For every 1-foot increase in shot distance, the expected FGM% decreases by 1.08 percentage points. Example: If a 5-ft shot has a 60% success rate, then a 6-ft shot is expected to have 58.92% success.
3.71% of the variance in FGM% is explained by Shot Distance. This means that shot distance alone does not strongly predict field goal percentage, suggesting other factors (defender distance, shot type, player ability) contribute to shot success.
B₁ (-1.08) confirms that longer shots are harder to make, with each foot reducing FGM%. R² (0.037) is very low, meaning other variables are crucial for predicting shot success. Next Step: Consider adding more predictors (e.g., defender distance, shot clock time) to improve the model.

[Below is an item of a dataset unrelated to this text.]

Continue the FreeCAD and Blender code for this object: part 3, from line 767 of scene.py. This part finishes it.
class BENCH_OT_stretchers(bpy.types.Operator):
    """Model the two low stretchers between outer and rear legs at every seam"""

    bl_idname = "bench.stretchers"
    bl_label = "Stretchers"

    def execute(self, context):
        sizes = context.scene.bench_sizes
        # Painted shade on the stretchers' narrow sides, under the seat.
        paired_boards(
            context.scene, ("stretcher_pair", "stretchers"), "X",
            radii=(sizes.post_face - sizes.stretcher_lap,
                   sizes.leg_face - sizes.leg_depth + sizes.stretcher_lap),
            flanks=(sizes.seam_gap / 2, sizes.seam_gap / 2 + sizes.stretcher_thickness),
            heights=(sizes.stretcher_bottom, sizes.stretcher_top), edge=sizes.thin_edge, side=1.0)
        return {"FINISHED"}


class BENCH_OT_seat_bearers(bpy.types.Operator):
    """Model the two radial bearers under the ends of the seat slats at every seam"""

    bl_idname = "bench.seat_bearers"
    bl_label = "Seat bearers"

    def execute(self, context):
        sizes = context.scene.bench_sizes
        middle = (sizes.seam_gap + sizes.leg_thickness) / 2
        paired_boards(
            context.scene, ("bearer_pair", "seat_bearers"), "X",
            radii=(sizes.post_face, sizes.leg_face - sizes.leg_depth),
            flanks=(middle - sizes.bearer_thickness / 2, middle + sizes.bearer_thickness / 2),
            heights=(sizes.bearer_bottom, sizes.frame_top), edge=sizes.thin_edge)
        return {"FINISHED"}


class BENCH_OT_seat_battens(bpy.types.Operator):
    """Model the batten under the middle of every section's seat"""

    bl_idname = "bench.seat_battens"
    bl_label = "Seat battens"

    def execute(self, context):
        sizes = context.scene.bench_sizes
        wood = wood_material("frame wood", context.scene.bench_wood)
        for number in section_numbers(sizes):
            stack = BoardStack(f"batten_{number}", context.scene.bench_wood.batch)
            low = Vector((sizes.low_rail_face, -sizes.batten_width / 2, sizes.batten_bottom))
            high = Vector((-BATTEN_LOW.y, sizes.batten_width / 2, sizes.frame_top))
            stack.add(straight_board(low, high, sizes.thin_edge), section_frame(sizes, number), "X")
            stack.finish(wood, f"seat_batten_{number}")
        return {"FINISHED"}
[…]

Based on the ANOVA and linear regression results, we can confidently conclude that:
3PT shots are significantly harder to make than 2PT shots. Longer shots reduce shooting accuracy, with FGM% decreasing as shot distance increases. However, since shot distance only explains ~3.7% of FGM% variance, additional factors (e.g., defender distance, shot clock time, shot type) should be explored to build a more complete predictive model.

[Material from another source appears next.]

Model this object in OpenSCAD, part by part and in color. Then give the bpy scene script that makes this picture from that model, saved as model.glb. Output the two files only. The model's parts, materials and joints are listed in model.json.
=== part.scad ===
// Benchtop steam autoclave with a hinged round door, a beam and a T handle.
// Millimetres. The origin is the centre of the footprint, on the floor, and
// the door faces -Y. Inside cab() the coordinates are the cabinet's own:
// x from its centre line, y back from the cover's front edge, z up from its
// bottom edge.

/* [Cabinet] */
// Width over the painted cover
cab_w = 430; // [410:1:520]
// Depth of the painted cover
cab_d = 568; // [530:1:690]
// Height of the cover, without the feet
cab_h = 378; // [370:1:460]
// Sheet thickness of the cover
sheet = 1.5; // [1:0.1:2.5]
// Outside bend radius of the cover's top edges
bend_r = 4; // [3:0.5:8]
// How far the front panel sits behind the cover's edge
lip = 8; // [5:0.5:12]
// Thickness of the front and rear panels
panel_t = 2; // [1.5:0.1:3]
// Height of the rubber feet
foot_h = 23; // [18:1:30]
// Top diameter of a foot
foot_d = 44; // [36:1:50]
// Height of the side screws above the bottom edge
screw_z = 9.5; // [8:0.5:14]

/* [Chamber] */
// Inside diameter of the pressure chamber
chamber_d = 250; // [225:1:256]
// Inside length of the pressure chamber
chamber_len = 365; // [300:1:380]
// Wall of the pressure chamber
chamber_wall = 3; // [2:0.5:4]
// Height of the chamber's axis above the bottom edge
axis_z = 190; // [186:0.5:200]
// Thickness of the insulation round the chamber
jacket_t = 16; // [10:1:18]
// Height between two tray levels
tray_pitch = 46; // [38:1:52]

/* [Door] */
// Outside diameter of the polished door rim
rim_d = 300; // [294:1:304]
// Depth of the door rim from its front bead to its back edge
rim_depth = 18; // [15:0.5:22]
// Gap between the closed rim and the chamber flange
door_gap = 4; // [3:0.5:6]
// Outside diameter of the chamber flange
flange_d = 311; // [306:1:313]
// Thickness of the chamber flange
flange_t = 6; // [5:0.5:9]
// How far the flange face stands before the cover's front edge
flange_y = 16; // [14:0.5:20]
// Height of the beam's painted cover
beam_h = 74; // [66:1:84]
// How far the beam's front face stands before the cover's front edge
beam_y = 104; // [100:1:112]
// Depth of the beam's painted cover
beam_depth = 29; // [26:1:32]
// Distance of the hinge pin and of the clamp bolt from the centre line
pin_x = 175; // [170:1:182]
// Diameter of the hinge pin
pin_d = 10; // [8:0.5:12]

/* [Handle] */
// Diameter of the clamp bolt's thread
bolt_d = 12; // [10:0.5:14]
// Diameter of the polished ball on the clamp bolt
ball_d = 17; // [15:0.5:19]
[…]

In addition to SHOT_DIST, we will add:
CLOSE_DEF_DIST (Defender Distance in feet) - More defensive pressure likely reduces accuracy. SHOT_CLOCK (Seconds remaining on the shot clock) - Rushed shots may be lower quality. DRIBBLES (Number of dribbles before the shot) - More dribbles might indicate tougher shots.
#Fit multiple linear regression model#
lm_model_improved <- lm(FGM * 100 ~ SHOT_DIST + CLOSE_DEF_DIST + SHOT_CLOCK + DRIBBLES, data = shot_logs)
summary(lm_model_improved)
##
## Call:
## lm(formula = FGM * 100 ~ SHOT_DIST + CLOSE_DEF_DIST + SHOT_CLOCK +
## DRIBBLES, data = shot_logs)
##
## Residuals:
## Min 1Q Median 3Q Max
## -92.78 -44.47 -29.37 49.14 96.28
##
## Coefficients:
## Estimate Std. Error t value Pr(>|t|)
## (Intercept) 50.73634 0.45411 111.73 <2e-16 ***
## SHOT_DIST -1.39298 0.01916 -72.72 <2e-16 ***
## CLOSE_DEF_DIST 2.25997 0.06059 37.30 <2e-16 ***
## SHOT_CLOCK 0.42465 0.02482 17.11 <2e-16 ***
## DRIBBLES -0.48051 0.04133 -11.63 <2e-16 ***
## ---
## Signif. codes: 0 '***' 0.001 '**' 0.01 '*' 0.05 '.' 0.1 ' ' 1
##
## Residual standard error: 48.52 on 122195 degrees of freedom
## (5553 observations deleted due to missingness)
## Multiple R-squared: 0.0513, Adjusted R-squared: 0.05127
## F-statistic: 1652 on 4 and 122195 DF, p-value: < 2.2e-16
Interpretation of New Predictors SHOT_DIST (-1.39) - Longer shots reduce accuracy even more than in the first model (B₁ was -1.08 before). CLOSE_DEF_DIST (+2.26) - More defender space increases shot accuracy (expected). SHOT_CLOCK (+0.42) - More time on the shot clock increases accuracy, suggesting rushed shots are harder. DRIBBLES (-0.48) - More dribbles before a shot slightly reduce accuracy, indicating tougher shots.
Conclusion: Adding more predictors improved the model slightly, but FGM% is still influenced by other factors not included in this analysis.